Zouk means party or festival. You will hear Zouk on St Martin/St Maarten. It tended to come from Martinique or Guadeloupe (French islands in the Caribbean). It is often mixed with Haitian Compas (a more modern Haitian off-shoot of Meringue). It is not what a lot of people expect from the Caribbean. This is not typical tourist music. It was music created by locals for locals. Inevitably, guests ended up enjoying it too. It’s different in that it’s very fast; they call it a jump-up beat. And it almost has a carnival style- very festive. It’s speed and intensity are very demanding of performer and purveyor. Zouk is also different for the area because it does’t stop being modern with just the use of electric instruments. Zouk uses synthesizers, digital technology, drum machines, and MIDI (musical instrument digital interface) sequencing. This form of music started in the Caribbean (and it’s still there) but has also become very popular in the dance halls of United States, Europe, and Africa.

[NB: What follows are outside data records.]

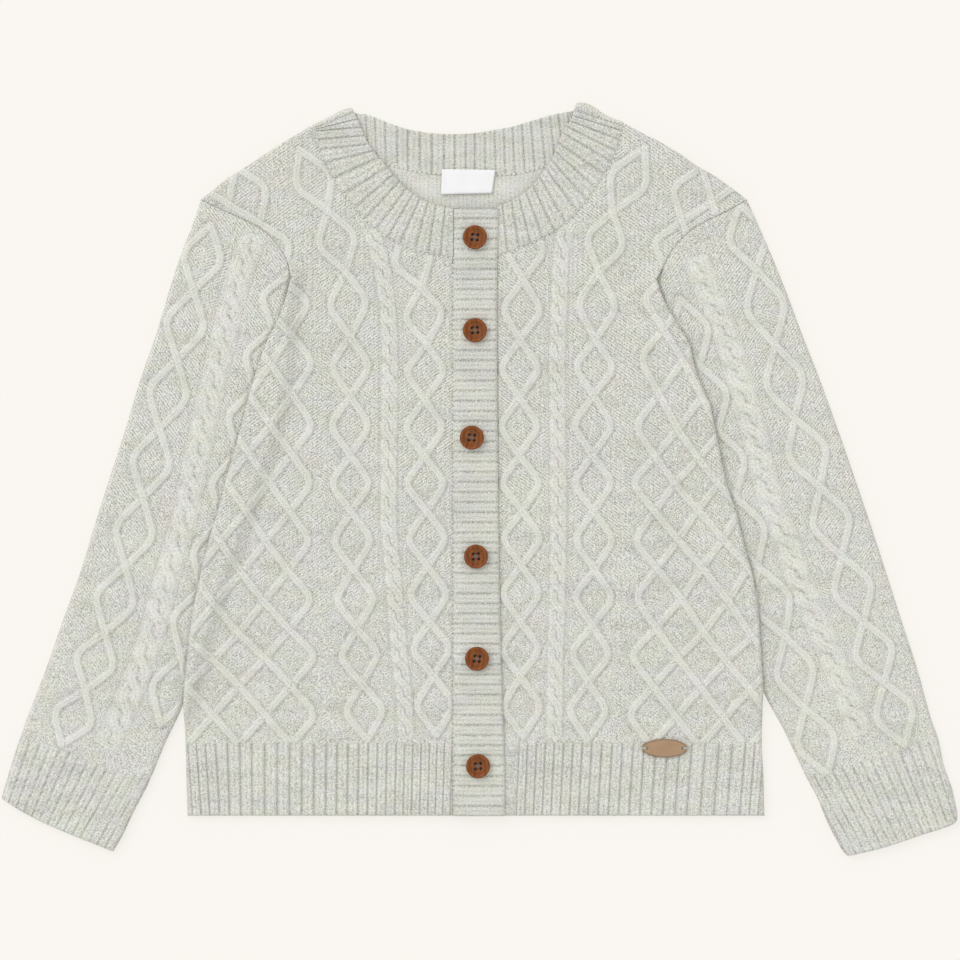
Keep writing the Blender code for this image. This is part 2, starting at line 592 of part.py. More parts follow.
def make_front(name, sign, edges, neck_table, centre_edge, knots, strands, lobes):
    """One front; `sign` is -1 for the wearer's right and +1 for the left."""
    shoulder, armhole, underarm, side = edges
    body = np.array((0.0, 400.0))
    neck = seam_side(smooth(neck_table, 7.0), np.array((sign * 100.0, 250.0)))
    neck = neck[1:]
    neck[-1] = (centre_edge[0][0], neck[-1][1] - 0.25)
    hem_x, share_up = hem_stations(knots)
    if sign < 0:
        hem_x, share_up = hem_x[::-1], share_up[::-1]
    hem = [(x, 0.0) for x in hem_x]
    if sign < 0:
        outline = closed_outline([(side[-1][0], 0.0)], hem, centre_edge[::-1], neck[::-1],
                                 shoulder[:-1], seam_side(armhole, body), underarm, side)
    else:
        outline = closed_outline(centre_edge[-1:], hem, side[::-1], underarm[::-1],
                                 seam_side(armhole, body)[::-1], shoulder[-2::-1], neck,
                                 centre_edge)
    loop = np.vstack([outline, outline[:1]])
    flank = joined(underarm, side)
    ring = [shoulder, flank]
    covered = tucks(*body_edges())
    lift = body_lift(covered)
    ramp = lift_lines(covered, outline)

    def in_pattern(points):
        return (inside(points, outline) & (distance(points, [loop]) > 1.5)
                & (points[:, 1] > HEM_RIB + 1.6))

    lines = []
    for path in strand_lines(strands, STRAND_FOOT) + lobe_lines(lobes, ROPE[3]):
        lines += clipped(path, in_pattern)
    for x in hem_x:
        lines.append(np.array([(x, 0.0), (x, HEM_RIB - 1.0)]))
    inner = beside(flank, EDGE_ROUND * (1 if sign < 0 else -1))
    lines += clipped(inner, lambda p: inside(p, outline) & (distance(p, [loop]) > 1.0)
                     & (p[:, 1] > 3.0))
    order = np.argsort(hem_x)

    def top(points):
        level = softened(points, lift(points) + FRONT_LEVEL + WALL, ring)
        knit = np.maximum(raised(points, strands, STRAND_FOOT, STRAND_RISE),
                          raised(points, lobes, ROPE[3], ROPE_RISE))
        knit = np.where(points[:, 1] > HEM_RIB, knit, 0.0)
        rib = np.interp(points[:, 0], hem_x[order], share_up[order], 0.0, 0.0)
        fade = np.clip((HEM_RIB + 0.3 - points[:, 1]) / 1.2, 0.0, 1.0)
        return level + knit + RIB_RISE * rib * fade

    solid = Solid(name)
    solid.surface(triangulated(outline, lines + ramp), top)
    solid.surface(triangulated(outline, ramp), lambda p: lift(p) + FRONT_LEVEL, up=False)
    low, level = lift(outline) + FRONT_LEVEL, top(outline)
    for i, j in enumerate(np.roll(np.arange(len(outline)), -1)):
        solid.quad((*outline[i], low[i]), (*outline[j], low[j]),
                   (*outline[j], level[j]), (*outline[i], level[i]))
    solid.build()


def make_fronts():
    left, right = body_edges()
    seam = PLACKET_SEAM_X - SEAM
    edge = smooth(PLACKET_EDGE, 20.0)
    edge = edge[edge[:, 1] < 262.0] + (SEAM, 0.0)
    edge = np.vstack([[(edge[0][0], 268.0)], edge])
    strands = (ladder(LADDER_1L, FRONT_HALF) + ladder(LADDER_2L, FRONT_HALF)
               + lattice(LATTICE_L, -1, LATTICE_COLUMN_L, 7))
    make_front("front_right", -1, left, NECK_SEAM_L, np.array([(seam, 267.0), (seam, 0.0)]),
               HEM_GROOVES_L, strands, rope(ROPE_L, ROPE))
    strands = (ladder(LADDER_1R, FRONT_HALF) + ladder(LADDER_2R, FRONT_HALF)
               + lattice(LATTICE_R, 1, LATTICE_COLUMN_R, 7))
    make_front("front_left", 1, right, NECK_SEAM_R, edge, HEM_GROOVES_R, strands, rope(ROPE_R, ROPE))


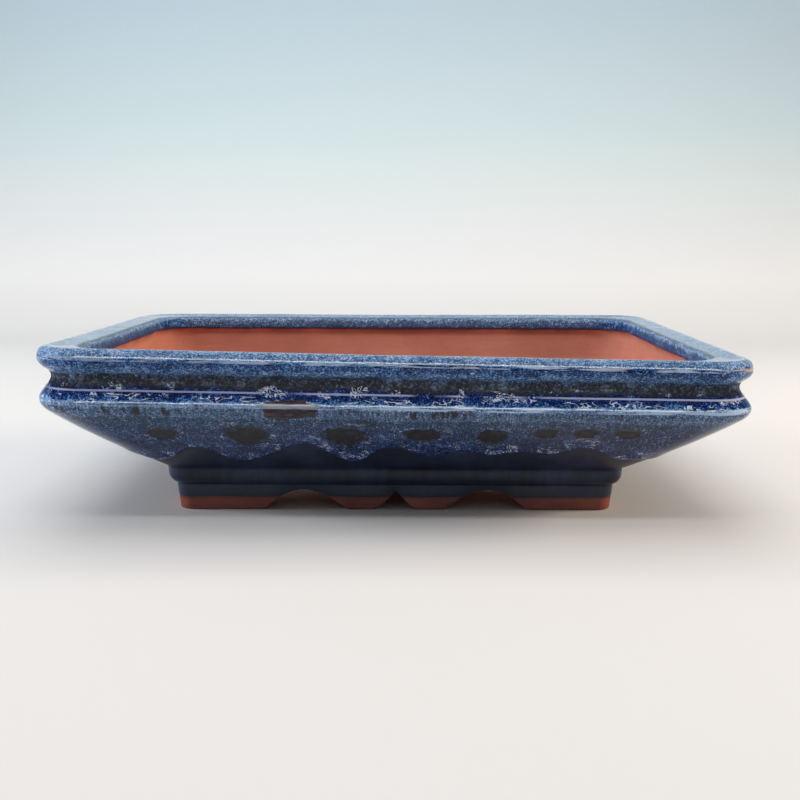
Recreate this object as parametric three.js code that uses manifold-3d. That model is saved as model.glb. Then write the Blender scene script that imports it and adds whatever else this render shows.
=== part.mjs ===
// A shallow rectangular bonsai pot, slab-built in clay: six courses of strips mitred at the corners
// round a drained floor. Millimetres, +Z up, origin on the ground under the middle of the pot,
// +X along the long side and -Y towards the front.
import * as THREE from "three";
import { mergeVertices } from "three/addons/utils/BufferGeometryUtils.js";
import Module from "manifold-3d";

const wasm = await Module();
wasm.setup();

// Driving dimensions.
const LENGTH = 310; // along X, outside the rim
const DEPTH = 240; // along Y, outside the rim
const HEIGHT = 78.5; // ground to rim

// Heights of the bed joints between courses, from the ground up.
const FOOT_TOP = 12.2;
const PLINTH_TOP = 20.5; // also the inside of the floor
const BELLY_TOP = 52;
const COLLAR_TOP = 66.6;

// Insets, measured inwards from the outside of the rim.
const NECK = 5.7; // the groove between rim and belt
const BELT_FACE = 0.15; // the belt where it is widest
const BELT_FOOT = 2.9; // where the belt meets the belly
const INSIDE = 12; // inner face of the upright wall
const PLINTH_FACE = 47.2; // where the belly lands on the plinth
const PLINTH_TOE = 51.5; // the plinth's lower edge
const FLOOR_EDGE = 57.5; // inner face of the plinth, outer edge of the floor
const FOOT_FACE = 51.7; // outer face of the feet at their top
const FOOT_TOE = 52.9; // and at the ground
const FOOT_BACK = 60.5; // inner face of the feet
const RIM_WIDTH = 15.8; // the rim overhangs the inner face of the wall
const RIM_RIDGE = 13.4; // where the rim's top turns down inside
const RIM_FALL = 1.2; // how far the top falls from its outer edge to the ridge
const RIM_LIP = 69.9; // height of the underside of the overhang
const RIM_BULGE = 73.5; // height where the rim is widest
const BELT_BULGE = 56.2; // height where the belt is widest
const FOOT_EASE = 1; // rounding of the lower outer edge of the feet

// Corner radii of the outer surface at the rim and at the plinth, and of everything inside.
const RIM_CORNER = 22;
const PLINTH_CORNER = 12;
const INNER_CORNER = 22;
const SKIN = 8; // anything deeper than this below the outer surface counts as inside

// Drainage and tying holes through the floor.
const DRAIN_RADIUS = 12;
const DRAIN_SPACING = 92;
const WIRE_RADIUS = 3;
const WIRE_SPACING = [150, 64];

const CURVE_STEPS = 5; // segments in each curve of a section
const CORNER_STEPS = 4; // segments in each half corner
const HOLE_STEPS = 24;

const SIDES = ["front", "right", "back", "left"];

const blueGlaze = new THREE.MeshStandardMaterial({ color: 0x24508f, roughness: 0.18, metalness: 0 });
const navyGlaze = new THREE.MeshStandardMaterial({ color: 0x1b2737, roughness: 0.5, metalness: 0 });
const terracotta = new THREE.MeshStandardMaterial({ color: 0xa5604a, roughness: 0.9, metalness: 0 });

// Radius of the plan's corner for a point of a section. Outside, the corners tighten down the
// belly; inside they are wide, so the clay is thicker in the corners.
function cornerRadius(inset, z) {
  const down = THREE.MathUtils.clamp((BELLY_TOP - z) / (BELLY_TOP - PLINTH_TOP), 0, 1);
  const outside = THREE.MathUtils.lerp(RIM_CORNER, PLINTH_CORNER, down);
  const depth = inset - PLINTH_FACE * down;
  return depth > SKIN ? INNER_CORNER : outside - depth;
}

// Turns a point given along and out from a side of the pot into X and Y.
function onSide(side, along, out) {
  if (side === "front") return [along, -out];
  if (side === "right") return [out, along];
  if (side === "back") return [-along, out];
  return [-out, -along];
}

// One section point at every station of a strip, from one mitre to the other.
function stations(side, inset, z) {
  const long = side === "front" || side === "back";
  const halfAlong = (long ? LENGTH : DEPTH) / 2 - inset;
  const halfOut = (long ? DEPTH : LENGTH) / 2 - inset;
  const radius = cornerRadius(inset, z);
  const points = [];
  for (const end of [-1, 1]) {
    for (let i = 0; i <= CORNER_STEPS; i++) {
      const turn = (end < 0 ? CORNER_STEPS - i : i) / CORNER_STEPS;
      const sine = turn === 1 ? Math.SQRT1_2 : Math.sin((turn * Math.PI) / 4);
      const cosine = turn === 1 ? Math.SQRT1_2 : Math.cos((turn * Math.PI) / 4);
      const along = end * (halfAlong - radius + radius * sine);
      const out = halfOut - radius + radius * cosine;
      points.push([...onSide(side, along, out), z]);
    }
  }
  return points;
}

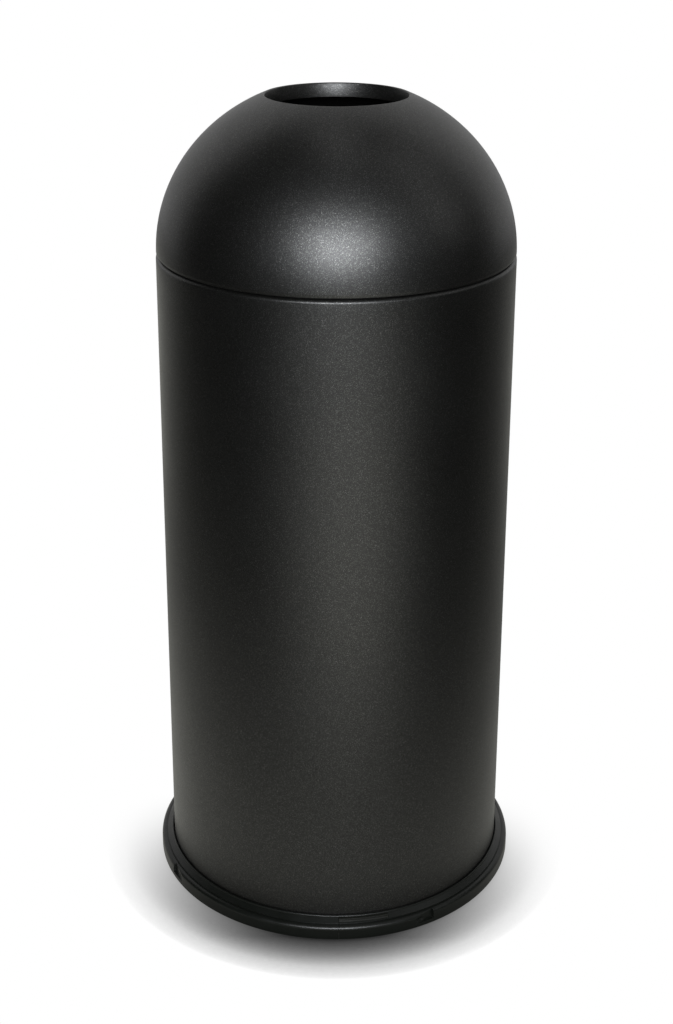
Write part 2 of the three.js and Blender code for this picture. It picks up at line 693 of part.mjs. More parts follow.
function addBail() {
  const pivot = new THREE.Group();
  pivot.position.z = bailPivot;
  pivot.rotation.x = bailRest;
  pivot.add(piece('bail_wire', makeBailWire(), 'brightSteel'));
  pivot.add(piece('bail_grip', makeBailGrip(), 'vinyl'));
  receptacle.add(pivot);
}

function addDome() {
  receptacle.add(piece('dome_skirt', makeDomeSkirt(), 'powderCoat'));
  receptacle.add(piece('dome_shell', makeDomeShell(), 'powderCoat'));
}

addBase();
addLiner();
addBail();
addDome();

export default receptacle;
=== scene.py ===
"""Dome top waste receptacle: fine meshes, finishes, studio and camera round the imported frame.

Sizes are in millimetres up to the point where a mesh is made, and +Z is up. The origin is on
the floor under the middle of the base ring. The front is -Y, and an azimuth is counted in
degrees from the front towards +X.
"""

import json
import logging
import math
from abc import ABC, abstractmethod
from collections.abc import Callable, Iterable, Sequence
from dataclasses import dataclass, field
from enum import Enum

import bmesh
import bpy
from mathutils import Matrix, Vector


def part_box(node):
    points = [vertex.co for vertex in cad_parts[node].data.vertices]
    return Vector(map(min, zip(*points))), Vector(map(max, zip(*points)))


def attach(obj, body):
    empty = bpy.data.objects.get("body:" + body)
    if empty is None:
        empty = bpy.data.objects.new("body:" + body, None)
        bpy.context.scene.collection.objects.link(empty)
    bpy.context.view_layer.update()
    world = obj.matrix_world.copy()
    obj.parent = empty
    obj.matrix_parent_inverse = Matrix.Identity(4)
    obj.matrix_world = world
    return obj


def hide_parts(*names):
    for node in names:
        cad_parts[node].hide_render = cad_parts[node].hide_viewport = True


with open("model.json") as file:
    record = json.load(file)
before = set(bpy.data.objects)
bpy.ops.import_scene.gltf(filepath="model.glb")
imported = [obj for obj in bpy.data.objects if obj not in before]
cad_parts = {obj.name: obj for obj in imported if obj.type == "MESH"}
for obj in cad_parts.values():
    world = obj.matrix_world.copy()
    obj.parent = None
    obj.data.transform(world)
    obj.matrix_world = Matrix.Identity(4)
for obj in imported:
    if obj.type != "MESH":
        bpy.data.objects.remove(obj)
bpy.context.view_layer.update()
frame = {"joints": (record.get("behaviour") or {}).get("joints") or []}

LOG = logging.getLogger("receptacle")

Point = tuple[float, float]
Outline = list[Point]
Reshape = Callable[[float, float, float], Point]
Mesh = bmesh.types.BMesh
Node = bpy.types.Node
Socket = bpy.types.NodeSocket
Tree = bpy.types.NodeTree

# One millimetre in metres, and the clearance in millimetres between pieces that touch.
MM = 0.001
GAP = 0.3
SHARP_ANGLE = math.radians(32)
# Points closer than this, in metres, are one.
WELD = 1e-7
# Share of a sheet's thickness by which its cut edges are eased.
EDGE_EASE = 1 / 3
# Input values between which a noise texture mostly lies.
NOISE_SPAN = (0.3, 0.7)
WHITE = "ffffff"


class Slot(Enum):
    """Material slots of the record."""

    POWDER_COAT = "powder_coat"
    RING_PLASTIC = "ring_plastic"
    GALVANISED_SHEET = "galvanised_sheet"
    ZINC_PLATED_STEEL = "zinc_plated_steel"
    GRIP_VINYL = "grip_vinyl"


class Rider(Enum):
    """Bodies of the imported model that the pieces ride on."""

    BODY = "receptacle_body"
    LINER = "liner"
    BAIL = "bail"
    DOME = "dome"


# ---- Sections and meshes ---------------------------------------------------------------------


def arc(centre: Point, radius: float, start: float, end: float, steps: int) -> Outline:
    """Points of a circular arc, both ends included.

    Args:
        centre: Middle of the arc (r, z).
        radius: Radius of the arc.
        start: First angle in degrees, from +r towards +z.
        end: Last angle in degrees.
        steps: Number of straight steps.

    Returns:
        The points from start to end.
    """
    return ellipse(centre, (radius, radius), start, end, steps)


def ellipse(centre: Point, radii: Point, start: float, end: float, steps: int) -> Outline:
    """Points of an elliptical arc, both ends included.

    Args:
        centre: Middle of the ellipse (r, z).
        radii: Half axes along r and z.
        start: First parameter angle in degrees.
        end: Last parameter angle in degrees.
        steps: Number of straight steps.

    Returns:
        The points from start to end.
    """
    points = []
    for step in range(steps + 1):
        angle = math.radians(start + (end - start) * step / steps)
        points.append((centre[0] + radii[0] * math.cos(angle), centre[1] + radii[1] * math.sin(angle)))
    return points


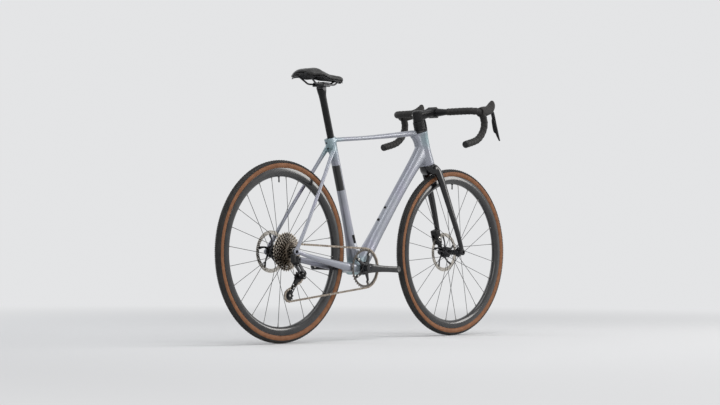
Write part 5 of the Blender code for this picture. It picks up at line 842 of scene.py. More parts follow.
bar_tape = finish("bar_tape", (0.015, 0.014, 0.0135), 0.62, specular=0.3, tones=(
    70, 5, (0.32, (0.011, 0.0105, 0.010)), (0.72, (0.027, 0.025, 0.024))))
tape_uv = node(bar_tape, "UVMap", uv_map="UVMap").outputs["UV"]
evened = node(bar_tape, "Mapping", {"Vector": tape_uv, "Scale": (0.001, 0.092, 1.0)})
dots = node(bar_tape, "TexVoronoi", {"Vector": evened.outputs["Vector"], "Scale": 330.0,
                                     "Randomness": 0.15}).outputs["Distance"]
grip_grain = noise(bar_tape, 900)
gloss(bar_tape, grip_grain, 0.46, 0.72)
pits = raised(bar_tape, between(bar_tape, dots, 0.10, 0.34), 0.00025, 0.6)
raised(bar_tape, grip_grain, 0.00010, 0.5, over=pits)
plug_black = finish("plug_plastic", (0.014, 0.014, 0.015), 0.42, specular=0.3,
                    shine=(300, 0.34, 0.54), grain=(1500, 0.00003, 0.5))

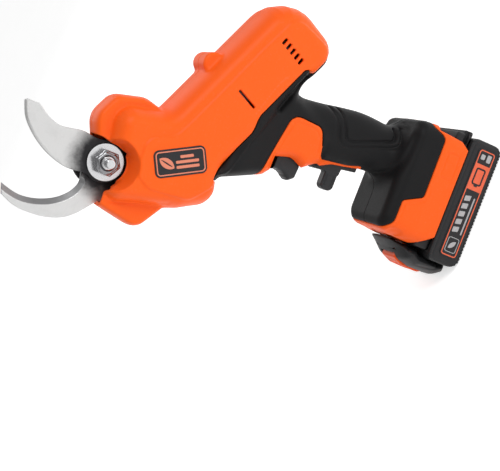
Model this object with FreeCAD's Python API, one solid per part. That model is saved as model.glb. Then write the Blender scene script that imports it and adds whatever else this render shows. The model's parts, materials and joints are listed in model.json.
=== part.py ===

Reggae is popular everywhere. It developed in Jamaica but it came out of the Caribbean mainstay of Calypso. And really Jamaica is a Caribbean island. The story goes, that Jamaican musicians, versed in Calypso and Ska, were under the influence of local herbs and were listening to pop and soul music from New Orleans radio. Well, by the time the signal reached Jamaica, the radio waves were out of phase (out of sync). In their altered state, they heard the backbeat behind the front beat and that’s how they came up with Reggae’s signature upside down beat. A lot of the time the bass comes in on the 2 and the 4 beat. The guitar ‘shank’ is often on the 1 and 3 beat. This is the ‘trademark’ of Reggae. You will hear influences from Reggae in St Martin/St Maarten’s music scene.